Compilation album by various artists
- Released: July 27, 1999
- Length: 72:40
- Label: Virgin

Series chronology
| Now That's What I Call Music! (1998) | Now That's What I Call Music! 2 (1999) | Now That's What I Call Music! 3 (1999) |

= Now That's What I Call Music! 2 (American series) =

Now That's What I Call Music! 2 is the second volume of the Now That's What I Call Music! series in the United States. It was released on July 27, 1999, debuting at number three on the Billboard 200 albums chart.
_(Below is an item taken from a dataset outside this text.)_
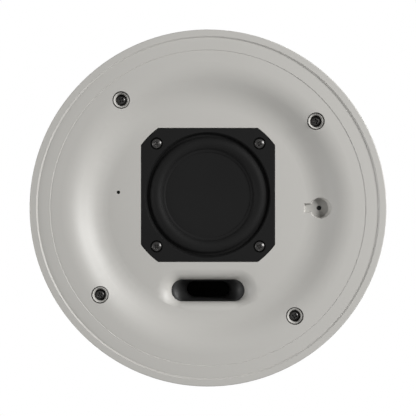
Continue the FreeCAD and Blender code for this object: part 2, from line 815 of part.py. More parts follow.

It has been certified 2× Platinum by the RIAA. The compilation includes one song which reached number one on the Billboard Hot 100: "...Baby One More Time".

==Reception==

Stephen Thomas Erlewine of AllMusic says the album is "a terrific time capsule, at the very least, capturing what American pop radio sounded like in the late '90s" and "an entertaining snapshot of a fleeting era in pop music history".

Professional ratings
Review scores
| Source | Rating |
| AllMusic |  |

==Track listing==

| No. | Title | Artist | Length |
|---|---|---|---|
| 1. | "...Baby One More Time" | Britney Spears | 3:32 |
| 2. | "You Get What You Give" | New Radicals | 5:01 |
| 3. | "Millennium" | Robbie Williams | 4:06 |
| 4. | "Closing Time" | Semisonic | 4:34 |
| 5. | "Sweetest Thing" (The Single Mix) | U2 | 3:02 |
| 6. | "My Favorite Mistake" | Sheryl Crow | 4:07 |
| 7. | "Praise You" (Radio Edit) | Fatboy Slim | 3:48 |
| 8. | "I Think I'm Paranoid" | Garbage | 3:38 |
| 9. | "Never There" | Cake | 2:44 |
| 10. | "Because of You" | 98 Degrees | 4:57 |
| 11. | "Goodbye" (Single Version) | Spice Girls | 4:20 |
| 12. | "Take Me There" | Blackstreet & Mýa featuring Mase & Blinky Blink | 4:04 |
| 13. | "When a Woman's Fed Up" (Clean Version) | R. Kelly | 4:38 |
| 14. | "Father of Mine" | Everclear | 3:52 |
| 15. | "What I Got" (Clean Version) | Sublime | 2:48 |
| 16. | "I'll Never Break Your Heart" | Backstreet Boys | 4:47 |
| 17. | "Hard Knock Life (Ghetto Anthem)" (Edit) | Jay-Z | 3:36 |
| 18. | "Everybody's Free (To Wear Sunscreen)" (Edit) | Baz Luhrmann | 5:05 |

==Charts==
===Weekly charts===

| Chart (1999) | Peak position |
|---|---|
| US Billboard 200 | 3 |
| US Top Internet Album Sales (Billboard) | 9 |

===Year-end charts===

| Chart (1999) | Position |
|---|---|
| US Top Billboard 200 Albums | 67 |

==Certifications==

| Region | Certification | Certified units/sales |
| United States (RIAA) | 2× Platinum | 2,000,000^{^} |
^{^} Shipments figures based on certification alone.